The most important factor is your weight. Gliders are made for usage between a certain weight range. So your primary selection criteria is the weight range. Then another important selection criteria is, what do you want to do with your glider. Some gliders are primarly used for paramotoring usage (they tend to be faster, but also sink faster) or you can also choose a freeflight glider. With a freeflight glider you can combine paramotoring and freeflight.
The action wing is a glider specially made for paramotoring. It is a fast, versatile and agile glider still within a very good safety range. The disadvantage of this glider is that it is primarly built for paramotoring, so if you would want to do freeflight, you would best need another glider. This does not mean you cannot use the glider for freeflight, it would however probably not be as good as a real freeflight glider.
Gliders also come with different certification levels, ranging from beginner, standard to competition glider. A wing with standard certification is the safest wing you can have. Should a collapse or another other event occur, the glider will restore the situation all by itself. As opposed to for example a competition wing. A competition wing will need input from the pilot in order to recuperate from an abnormal situation.

Generally, this is all the equipment you need to actually fly!



Cool, isn't it?


Other equipment

Athough the above is the minimum you need to actually fly, there are other pieces of equipment you can use during flight.

The variometer.

The variometer is an instrument which will indicate your height, ascending or descending rate. It is a good tool to know your height of course but is also an indicator whether or not you are flying at a stable height level or not.
It is a very good tool to show you if you are in a thermal (ascending) or not.

Variometer, Altimeter
Analog display - patented twin pass scale up to 1600 Ft/min
Digital Variometer Averager - users selectable between 1 - 35 seconds
2 Altimeters up to 30.000 feet.

Speed Measurement
True airspeed automatically altitude compensated
Stall alarm - user selectable (can be disabled)
Airspeed correction factor to correct sensor tolerance and placement

Temperature Measurement
Current ambient temperature in Fahrenheit or Celsius

Time Measurement
Real-time clock - Current time and date
Flight timer- keeps track of flight duration
Stopwatch- may be started, stopped and reset during flight

Flight Log
Automatically records 20 most recent flights
Peak values of altitude 1 and 2, lift and sink, flight duration and date of flight
Recorded flights and values may be displayed at any time
Flight memory data maintained if batteries are removed.


The GPS

A gps is a very handy piece of equipment which allows you to know exactly where you are during a flight. The GPS can help you to fly to a certain location or to even get you back to your landing spot.
The garmin Vista GPS allows you to store more then 500 waypoints. It is compatible with the Garmin mapsource maps to download local maps to the GPS.
It contains a real compass and baromatric pressure meter.
The cool thing about a GPS is that you can actually save your flight and export it to your PC. This will show on the map exactly where you flew. It can also be used to actually plan your flight. You can define several waypoints on the map and navigate to each of them during flight.
It is even possible to download avation specific map information. This is interesting to know you are not flying through a forbidden or controlled zone.



 

Cockpit bag

A cockpit bag is a bag mounted in front of you. It allows you to stow several things such as water, camera's etc...
The top of the cockpit bag has velcro on it, which allows you to mount several pieces of equipment for easy access during flight.

Helmet

 
Never forget to wear a helmet for your own safety.

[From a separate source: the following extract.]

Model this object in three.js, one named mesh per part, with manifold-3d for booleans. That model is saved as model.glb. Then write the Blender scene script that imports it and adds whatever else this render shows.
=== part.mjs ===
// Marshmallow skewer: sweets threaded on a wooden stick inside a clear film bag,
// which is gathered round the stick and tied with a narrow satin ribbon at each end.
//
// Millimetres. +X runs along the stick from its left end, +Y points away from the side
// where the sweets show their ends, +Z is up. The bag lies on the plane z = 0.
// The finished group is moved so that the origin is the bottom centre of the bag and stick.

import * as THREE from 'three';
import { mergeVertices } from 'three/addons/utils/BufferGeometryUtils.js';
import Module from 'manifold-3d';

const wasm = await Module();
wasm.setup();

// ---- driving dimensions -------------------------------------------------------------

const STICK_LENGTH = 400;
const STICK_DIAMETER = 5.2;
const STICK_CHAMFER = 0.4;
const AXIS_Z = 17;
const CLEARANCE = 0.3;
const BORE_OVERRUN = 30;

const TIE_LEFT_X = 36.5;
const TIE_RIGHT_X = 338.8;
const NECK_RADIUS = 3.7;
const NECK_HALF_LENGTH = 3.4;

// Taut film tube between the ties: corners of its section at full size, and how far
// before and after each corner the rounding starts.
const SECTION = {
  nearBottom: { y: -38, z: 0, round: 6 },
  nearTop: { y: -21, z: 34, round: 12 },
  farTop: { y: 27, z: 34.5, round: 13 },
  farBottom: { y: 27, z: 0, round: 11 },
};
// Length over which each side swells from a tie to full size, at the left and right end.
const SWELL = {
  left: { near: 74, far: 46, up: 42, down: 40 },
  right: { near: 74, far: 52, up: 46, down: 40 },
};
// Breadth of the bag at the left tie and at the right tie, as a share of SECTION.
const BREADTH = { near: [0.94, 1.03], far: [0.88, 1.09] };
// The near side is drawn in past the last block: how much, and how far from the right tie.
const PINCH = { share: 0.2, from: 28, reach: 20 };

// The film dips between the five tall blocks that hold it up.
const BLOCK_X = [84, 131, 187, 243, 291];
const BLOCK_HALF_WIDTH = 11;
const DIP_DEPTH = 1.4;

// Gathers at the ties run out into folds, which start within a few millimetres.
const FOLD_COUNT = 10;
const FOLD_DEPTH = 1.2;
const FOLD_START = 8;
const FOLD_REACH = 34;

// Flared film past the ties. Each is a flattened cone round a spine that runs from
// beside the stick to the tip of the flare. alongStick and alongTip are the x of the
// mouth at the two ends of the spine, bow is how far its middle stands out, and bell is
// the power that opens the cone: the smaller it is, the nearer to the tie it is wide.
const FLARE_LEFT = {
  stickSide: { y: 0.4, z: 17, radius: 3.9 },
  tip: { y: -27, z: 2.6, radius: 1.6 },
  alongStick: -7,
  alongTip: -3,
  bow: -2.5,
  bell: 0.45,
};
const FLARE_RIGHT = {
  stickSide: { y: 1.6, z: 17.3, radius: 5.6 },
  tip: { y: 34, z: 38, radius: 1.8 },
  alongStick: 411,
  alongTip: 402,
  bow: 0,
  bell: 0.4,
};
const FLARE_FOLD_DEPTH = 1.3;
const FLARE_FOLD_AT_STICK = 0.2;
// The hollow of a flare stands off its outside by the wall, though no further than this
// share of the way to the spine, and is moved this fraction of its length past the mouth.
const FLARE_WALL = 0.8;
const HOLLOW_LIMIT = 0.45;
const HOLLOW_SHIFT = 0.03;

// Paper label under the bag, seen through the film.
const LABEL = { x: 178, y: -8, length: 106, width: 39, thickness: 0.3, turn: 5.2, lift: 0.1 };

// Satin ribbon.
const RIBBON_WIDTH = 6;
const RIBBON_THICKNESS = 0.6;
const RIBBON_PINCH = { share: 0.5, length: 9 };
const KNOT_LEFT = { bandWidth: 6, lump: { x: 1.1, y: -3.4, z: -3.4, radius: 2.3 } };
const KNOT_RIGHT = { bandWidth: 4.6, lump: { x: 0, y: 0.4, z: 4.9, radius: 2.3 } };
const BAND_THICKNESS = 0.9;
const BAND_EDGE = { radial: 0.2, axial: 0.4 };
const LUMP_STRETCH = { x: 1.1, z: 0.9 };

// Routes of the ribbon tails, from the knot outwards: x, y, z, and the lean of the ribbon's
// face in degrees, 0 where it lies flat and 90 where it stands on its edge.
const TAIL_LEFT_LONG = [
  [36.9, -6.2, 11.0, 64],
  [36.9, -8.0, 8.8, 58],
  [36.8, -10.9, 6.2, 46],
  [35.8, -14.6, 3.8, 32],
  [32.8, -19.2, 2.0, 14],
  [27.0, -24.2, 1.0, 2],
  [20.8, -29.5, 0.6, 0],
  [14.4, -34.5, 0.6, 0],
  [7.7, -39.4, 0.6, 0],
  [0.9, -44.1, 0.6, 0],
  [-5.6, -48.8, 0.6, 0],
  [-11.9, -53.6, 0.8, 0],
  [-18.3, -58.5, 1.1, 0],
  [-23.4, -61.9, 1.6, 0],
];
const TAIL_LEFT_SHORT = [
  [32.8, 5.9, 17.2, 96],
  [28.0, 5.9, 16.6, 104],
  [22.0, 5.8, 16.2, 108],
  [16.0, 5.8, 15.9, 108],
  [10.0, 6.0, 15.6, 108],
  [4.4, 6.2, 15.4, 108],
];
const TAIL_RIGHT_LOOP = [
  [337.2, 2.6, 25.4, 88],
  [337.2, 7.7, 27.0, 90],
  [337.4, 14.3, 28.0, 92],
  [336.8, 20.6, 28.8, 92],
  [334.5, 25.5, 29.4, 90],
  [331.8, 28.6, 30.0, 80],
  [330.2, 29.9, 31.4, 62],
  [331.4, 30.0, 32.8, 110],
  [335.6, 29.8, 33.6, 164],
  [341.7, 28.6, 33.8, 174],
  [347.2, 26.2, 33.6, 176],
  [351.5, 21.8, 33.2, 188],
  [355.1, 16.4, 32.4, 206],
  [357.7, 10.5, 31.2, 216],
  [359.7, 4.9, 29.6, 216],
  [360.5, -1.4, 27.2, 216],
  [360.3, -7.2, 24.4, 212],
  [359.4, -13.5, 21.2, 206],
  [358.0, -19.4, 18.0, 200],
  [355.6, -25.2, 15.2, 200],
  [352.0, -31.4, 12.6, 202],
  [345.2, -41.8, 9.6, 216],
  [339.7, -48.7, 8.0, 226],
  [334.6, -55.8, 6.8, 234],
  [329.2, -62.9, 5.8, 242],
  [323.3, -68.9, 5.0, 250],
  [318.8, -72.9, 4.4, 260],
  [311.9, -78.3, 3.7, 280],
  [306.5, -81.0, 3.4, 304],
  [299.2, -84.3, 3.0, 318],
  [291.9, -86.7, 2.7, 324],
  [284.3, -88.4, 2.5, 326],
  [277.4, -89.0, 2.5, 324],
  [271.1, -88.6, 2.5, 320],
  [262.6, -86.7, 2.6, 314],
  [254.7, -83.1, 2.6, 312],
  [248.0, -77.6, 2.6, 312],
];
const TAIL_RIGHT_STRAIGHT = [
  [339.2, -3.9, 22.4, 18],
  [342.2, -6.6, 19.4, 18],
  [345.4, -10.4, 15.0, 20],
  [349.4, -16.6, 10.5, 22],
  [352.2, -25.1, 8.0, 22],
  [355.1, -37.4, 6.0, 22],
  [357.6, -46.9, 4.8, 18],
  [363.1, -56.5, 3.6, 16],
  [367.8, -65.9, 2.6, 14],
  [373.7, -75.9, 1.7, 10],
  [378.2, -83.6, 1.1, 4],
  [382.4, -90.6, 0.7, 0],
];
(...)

Helmets can come with headphones to increase the noise comfort level during flight, or can even come with real headphones for connecting to a radio.
This helmet is equiped with radio headphones. You can swing the headphones to the back in case you for example cut your engine and do some freeflight. This allows you to have a better wind sensation. The sensation of the wind is also an important sense during freeflight.


The Radio

 

Boots

Boots are very important for your safety. You should always use solid boots when flying a paramotor. This is needed because you the landing zone may be composed of soft earth, bumps etc... A good shoe will decrease the risk of foot injury.
Any good mounting hicking boot will do. There are some boots specifically designed for paragliding such as the ones below.

 

Athough this equipment is all very nice, however the single most important thing to have and/or do
is a good paramotor training.
Never buy all of this stuff and try to fly all by yourself.
A good flight school is essential to practice this fantastic sport safely.
Having followed a solid training will minimize the risk of personal injury, broken equipment and will allow you to enjoy the sport much better.